Critique Littéraire

Le journal qui se referme sur une crise qui dure, pose les bases d’une réflexion nécessaire sur le « monde d’après » pour « réinventer demain

Par Anaïs Fossier, Chargée d’études au CRAPS

« La crise est le moment où l’ancien ordre du monde s’estompe et où le nouveau doit s’imposer en dépit de toutes les résistances et de toutes les contradictions » disait Antonio Gramsci, et, nombreux sont ceux qui présentent la crise épidémique comme un possible tournant vers  un monde meilleur. L’expression «  le monde d’après  » fait florès. Convaincu que ce « monde d’après » doit être différent de celui d’avant, le Président de la Mutualité Française, Thierry Beaudet, appelle de ses voeux une société recentrée sur l’humain, plus solidaire, plus écologique et invite à repenser le soin mutuel pour « réinventer demain ».
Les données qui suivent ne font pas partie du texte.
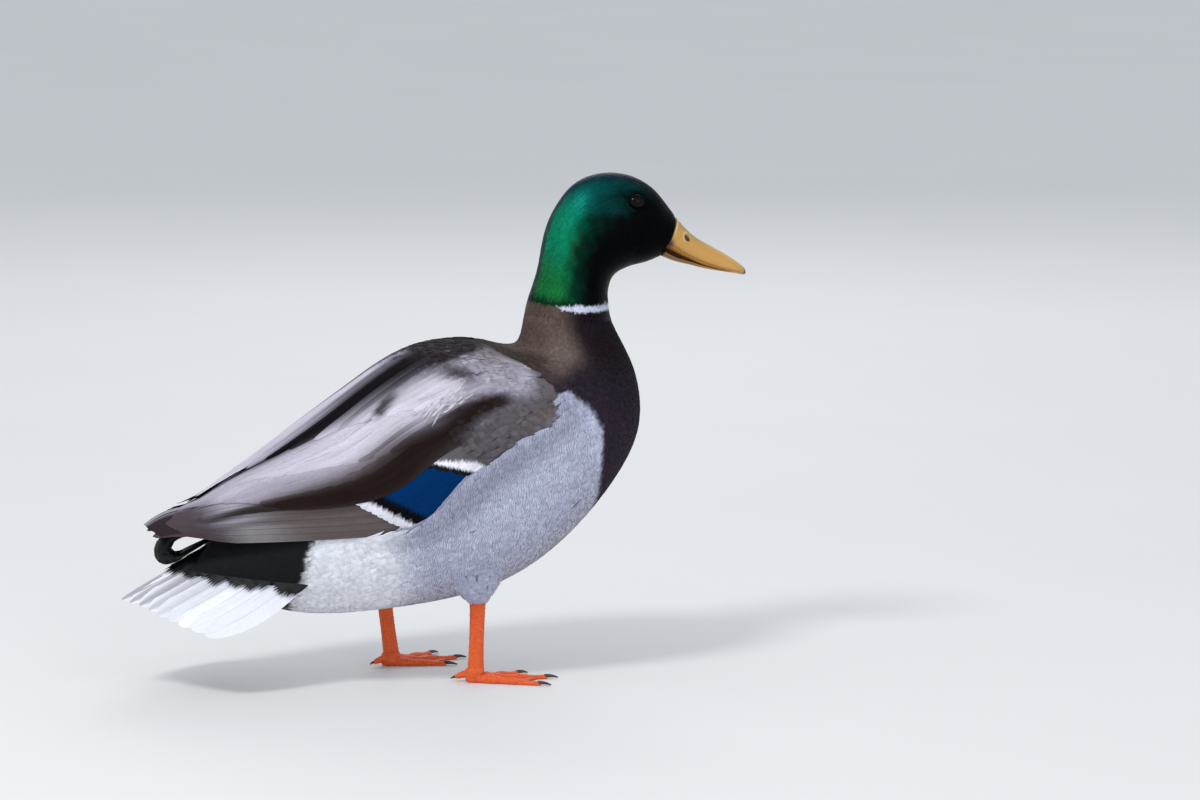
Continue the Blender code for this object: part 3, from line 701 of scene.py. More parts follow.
def roots_of(**given):
    """Roots of feathers from arrays and single numbers: start and end in the bed's
    coordinates, bow of the path between them, half width, heights over the bed at the
    root and the tip, arch across, lift of the tip, bluntness, roll about the shaft, a
    number of its own and, once it is known, length."""
    zeros = np.zeros(len(given["s0"]))
    return {key: zeros + value for key, value in {"bow": 0.0, "roll": 0.0, **given}.items()}


def grow(bed, vane, roots, shape=outline, round_over=0.15):
    """Lays feathers on a bed. Returns their points, the normals, which are the bed's
    rounded over a little across each feather so that the coat shades as one soft
    surface, and the coordinates of each point on the bed."""
    u, c = vane.u[None], vane.c[None]
    row = {key: values[:, None] for key, values in roots.items()}
    ds, dt = row["s1"] - row["s0"], row["t1"] - row["t0"]
    s = row["s0"] + ds * u
    t = row["t0"] + dt * u + row["bow"] * (4 * u * (1 - u))
    dt = dt + row["bow"] * 4 * (1 - 2 * u)
    _, along, around, normal = bed.frame(s, t)
    way = unit(along * ds[..., None] + around * dt[..., None])
    aside = np.cross(normal, way)
    width = row["half"] * shape(np.minimum(u, vane.last + 0.02), row["blunt"]) * c
    ds, dt = solve(along, around, aside * width[..., None])
    arch = row["arch"] * (1 - c * c) * 2 * np.sqrt(np.clip(u * (1 - u), 0, 1))
    height = row["low"] + (row["high"] - row["low"]) * u**0.8 + arch
    height = height + row["lift"] * u**3 + vane.keel * (0.06 + 0.03 * row["half"])
    height = height + row["roll"] * c
    s, t = s + ds, t + dt
    point, _, _, normal = bed.frame(s, t)
    points = point + normal * height[..., None]
    return points, unit(normal + aside * (round_over * c)[..., None]), s, t


SCATTER_CELLS = 48  # cells a bed is divided into, each way, to spread roots over its area
SCATTER_TRIES = 5.0  # places tried for each one that would fit
NEIGHBOURS = [(x, y, z) for x in (-1, 0, 1) for y in (-1, 0, 1) for z in (-1, 0, 1)]


def scatter(bed, low, high, spacing, keep, rng):
    """Roots spread evenly but irregularly over part of a bed, a spacing apart in mm."""
    edges_s = np.linspace(low[0], high[0], SCATTER_CELLS + 1)
    edges_t = np.linspace(low[1], high[1], SCATTER_CELLS + 1)
    mid_s, mid_t = net((edges_s[1:] + edges_s[:-1]) / 2, (edges_t[1:] + edges_t[:-1]) / 2)
    _, along, around, _ = bed.frame(mid_s, mid_t)
    step_s, step_t = edges_s[1] - edges_s[0], edges_t[1] - edges_t[0]
    area = np.linalg.norm(np.cross(along, around), axis=-1) * step_s * step_t
    number = int(SCATTER_TRIES * area.sum() / spacing**2)
    chosen = rng.choice(area.size, number, p=(area / area.sum()).ravel())
    s = mid_s.ravel()[chosen] + (rng.random(number) - 0.5) * step_s
    t = mid_t.ravel()[chosen] + (rng.random(number) - 0.5) * step_t
    point = bed.spot(s, t)
    wanted = keep(s, t, point)
    s, t, point = s[wanted], t[wanted], point[wanted]
    kept, grid = [], {}
    keys = np.floor(point / spacing).astype(int).tolist()
    for i, (x, y, z) in enumerate(keys):
        p = point[i]
        near = (q for dx, dy, dz in NEIGHBOURS for q in grid.get((x + dx, y + dy, z + dz), ()))
        if all(sum((a - b) ** 2 for a, b in zip(p, q)) > spacing**2 for q in near):
            grid.setdefault((x, y, z), []).append(p.tolist())
            kept.append(i)
    return s[kept], t[kept]


def backwards(normal, degrees):
    """The way back and down at a slope, kept on the surface."""
    slope = np.radians(degrees)
    back = np.stack([-np.cos(slope), 0 * slope, -np.sin(slope)], -1)
    return unit(back - normal * (normal * back).sum(-1)[..., None])


def turned(way, normal, angle):
    """A way on the surface, turned about the normal by its own angle for each feather."""
    angle = angle[:, None]
    return way * np.cos(angle) + np.cross(normal, way) * np.sin(angle)


def flow(s, angle, along, normal):
    """The lie of the body's feathers: down the neck, then back along the trunk, and
    steeper beside the lower edge of the wing."""
    beside = np.exp(-((below_wing(s, angle) / 12.0) ** 2)) * smooth(s, 17.5, 18.5)
    level = backwards(normal, 27 + 19 * beside * fade(s, 20.8, 21.6))
    turn = smooth(s, 14.5, 18.5)[..., None]
    return unit(unit(along) * (1 - turn) + level * turn)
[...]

Chaque jour – de l’annonce de la création d’un Comité scientifique à l’annonce de l’ouverture d’un Ségur de la santé – l’auteur s’attèle à la délicate tâche de tirer des enseignements de la crise sanitaire et à énoncer des solutions. De l’urgence sanitaire aux soins du quotidien, sur nos fragilités mises en lumière durant la crise, il dessine les contours d’une société solidaire, plus à même de nous protéger, de partager la valeur et de créer de l’égalité pour répondre aux urgences écologiques et sociales d’aujourd’hui et de demain.

Engagé aux côtés de tous les mutualistes, qui, dans les centres de santé, les cliniques ou les Ehpad ont su trouver des solutions en dépit des nombreuses difficultés rencontrées, l’auteur, dans un véritable plaidoyer de l’esprit mutualiste a souhaité marquer «  l’action de tous ceux qui ont fait acte de solidarité et de créativité, partout en France  », reconnaissant en première ligne « le mutualisme que nous aimons, son esprit d’innovation, sa vocation à l’entraide, au sens du collectif et du partage  ». Thierry Beaudet rappelle alors que ce sont les microsolidarités quotidiennes, l’action en proximité des acteurs et l’altruisme spontané des citoyens les uns envers les autres qui ont constitué la première ligne dans le combat contre la crise épidémique.

Durant cette crise inédite, le soin mutuel s’est donc installé partout, par l’engagement de chacun. Et, «  lorsque chacun prend soin de chacun c’est l’entraide qui l’emporte,  lorsque chacun prend soin de la société c’est l’intérêt général qui l’emporte,  lorsque la société prend soin de chacun, c’est la solidarité qui l’emporte ». Le Président de la Mutualité Française entend ainsi porter avec force ce triptyque « entraide, intérêt général et solidarité » au coeur du mutualisme et de ses grands combats, lors des débats – fondamentaux – qui devront avoir lieu à l’issue de la crise.

Afin d’accompagner les évolutions de demain, le Président formule dans son journal des propositions. Il préconise notamment à cet égard, d’inventer des solutions solidaires ayant vocation à favoriser les dynamiques d’entraides, à freiner les inégalités nouvelles, à réduire les isolements et les grandes factures. Il préconise d’autre part, d’inventer des réponses adaptées aux nouveaux risques, aux grandes mutations et aux usages émergents dans une articulation efficiente avec l’État-Providence. Enfin, Thierry Beaudet invite à réinventer la santé dont nous avons besoin, c’est-à-dire «  humaine puisque le patient y est au centre, démocratique puisque l’accès et l’implication de tous y sont assurés et préventive puisque l’éducation à la santé et le mieux être en sont les fondements ».

Pour conclure, si les pouvoirs publics ont fait preuve de réactivité, les Français de responsabilité et de citoyenneté  et que l’État-Providence a pleinement joué son rôle «  d’amortisseur  », l’auteur, au fil des pages affine son analyse et identifie les failles constatées durant la crise : défaut d’anticipation, manque de reconnaissance des soignants, gouvernance hospitalière trop complexe, défiance à l’égard des vaccins, absence d’une réelle politique publique de prévention… Ce journal qui se referme sur une crise qui dure, pose les bases d’une réflexion nécessaire sur le « monde d’après » pour « réinventer demain ».